Test Context. Tests need to operate from the browser level for two reasons: (1) this is where users see a WebSite, so tests based in browser operation are the most realistic; and (2) tests based in browsers can be run locally or across the Web equally well. Local execution is fine for quality control, but not for performance measurement work, where response time including Web-variable delays reflective of real-world usage is essential.
WEBSITE VALIDATION PROCESSES

Confirming validity of what is tested is the key to assuring WebSite quality -- and is the most difficult challenge of all. Here are four key areas where test automation will have a significant impact.

Operational Testing. Individual test steps may involve a variety of checks on individual pages in the WebSite:

* Page Quality. Is the entire page identical with a prior version? Are key parts of the text the same or different?

* Table, Form Quality. Are all of the parts of a table or form present? Correctly laid out? Can you confirm that selected texts are in the "right place".

* Page Relationships. Are all of the links a page mentions the same as before? Are there new or missing links?

* Performance, Response Times. Is the response time for a user action the same as it was (within a range)?

Test Suites. Typically you may have dozens or hundreds (or thousands?) of tests, and you may wish to run tests in a variety of modes:

* Unattended Testing. Individual and/or groups of tests should be executable singly or in parallel from one or many workstations.

* Background Testing. Tests should be executable from multiple browsers running "in the background" [on an appropriately equipped workstation].

* Distributed Testing. Independent parts of a test suite should be executable from separate workstations without conflict.

* Performance Testing. Timing in performance tests should be resolved to 1 millisecond levels; this gives a strong basis for averaging data.

* Random Testing. There should be a capability for randomizing certain parts of tests.

* Error Recovery. While browser failure due to user inputs is rare, test suites should have the capability of resynchronizing after an error.

Content Validation. Apart from how a WebSite responds dynamically, the content should be checkable either exactly or approximately. Here are some ways that should be possible:

* Structural. All of the links and anchors match with prior "baseline" data. Images should be characterizable by byte-count and/or file type or other file properties.
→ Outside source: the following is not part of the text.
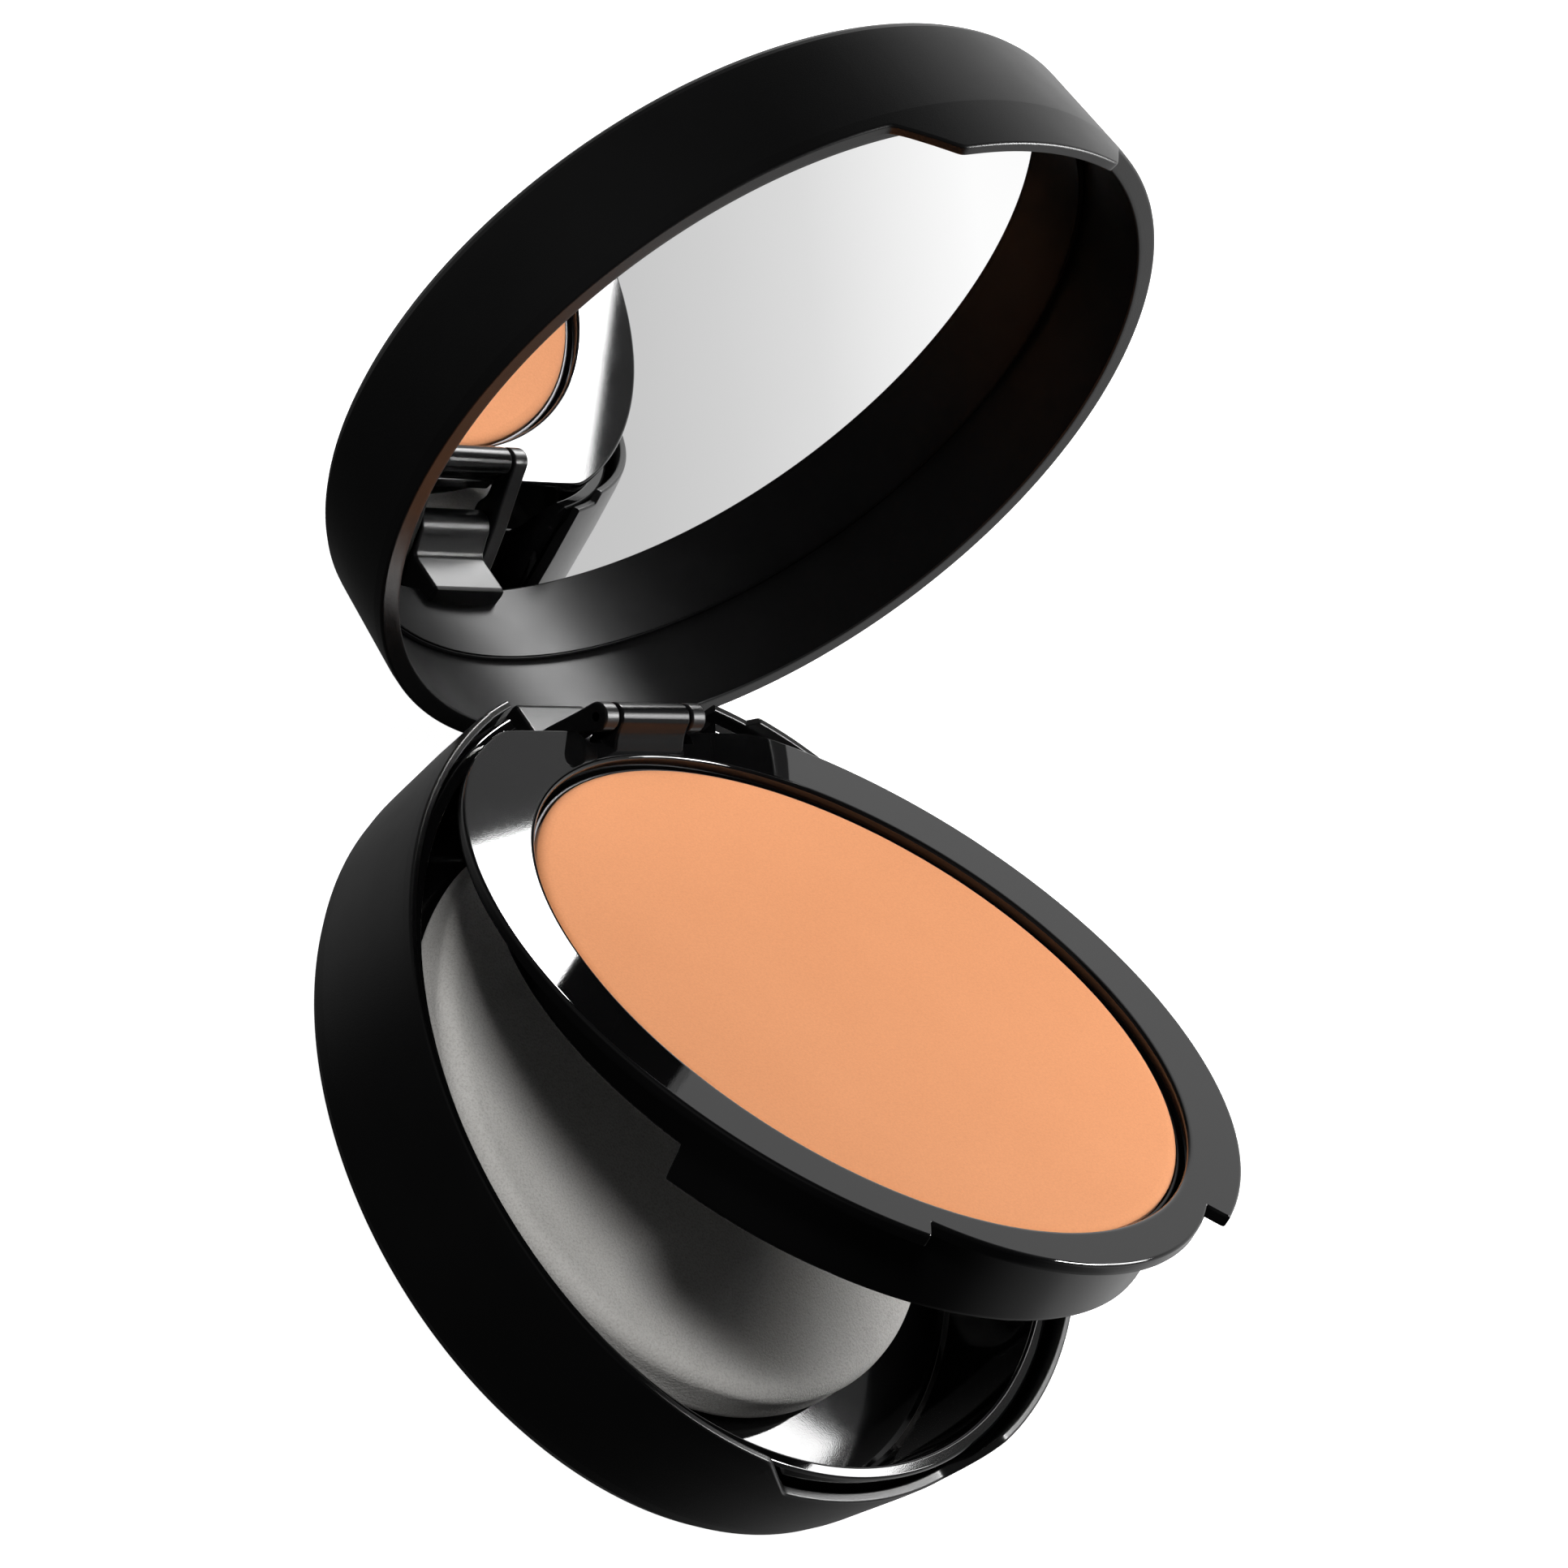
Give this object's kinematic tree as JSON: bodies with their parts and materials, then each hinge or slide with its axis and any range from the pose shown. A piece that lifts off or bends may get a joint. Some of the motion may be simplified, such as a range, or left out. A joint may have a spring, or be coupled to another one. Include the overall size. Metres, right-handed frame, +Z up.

* Checkpoints, Exact Reproduction. One or more text elements -- or even all text elements -- in a page should be markable as "required to match".

* Gross Statistics. Page statistics (e.g. line, word, byte-count, checksum, etc.).

* Selected Images/Fragments. The tester should have the option to rubber band sections of an image and require that the selection image match later during a subsequent rendition of it. This ought to be possible for several images or image fragments.

Load Simulation. Load analysis needs to proceed by having a special purpose browser act like a human user. This assures that the performance checking experiment indicates true performance -- not performance on simulated but unrealistic conditions.

Sessions should be recorded live or edited from live recordings to assure faithful timing. There should be adjustable speed up and slow down ratios and intervals.

Load generation should proceed from:

* Single Browser. One session played on a browser with one or multiple responses. Timing data should be put in a file for separate analysis.

* Multiple Independent Browsers. Multiple sessions played on multiple browsers with one or multiple responses. Timing data should be put in a file for separate analysis. Multivariate statistical methods may be needed for a complex but general performance model.

* Multiple Coordinated Browsers. This is the most-complex form -- two or more browsers behaving in a coordinated fashion. Special synchronization and control capabilities have to be available to support this.

SITUATION SUMMARY

All of these needs and requirements impose constraints on the test automation tools used to confirm the quality and reliability of a WebSite. At the same time they present a real opportunity to amplify human tester/analyst capabilities. Better, more reliable WebSites should be the result.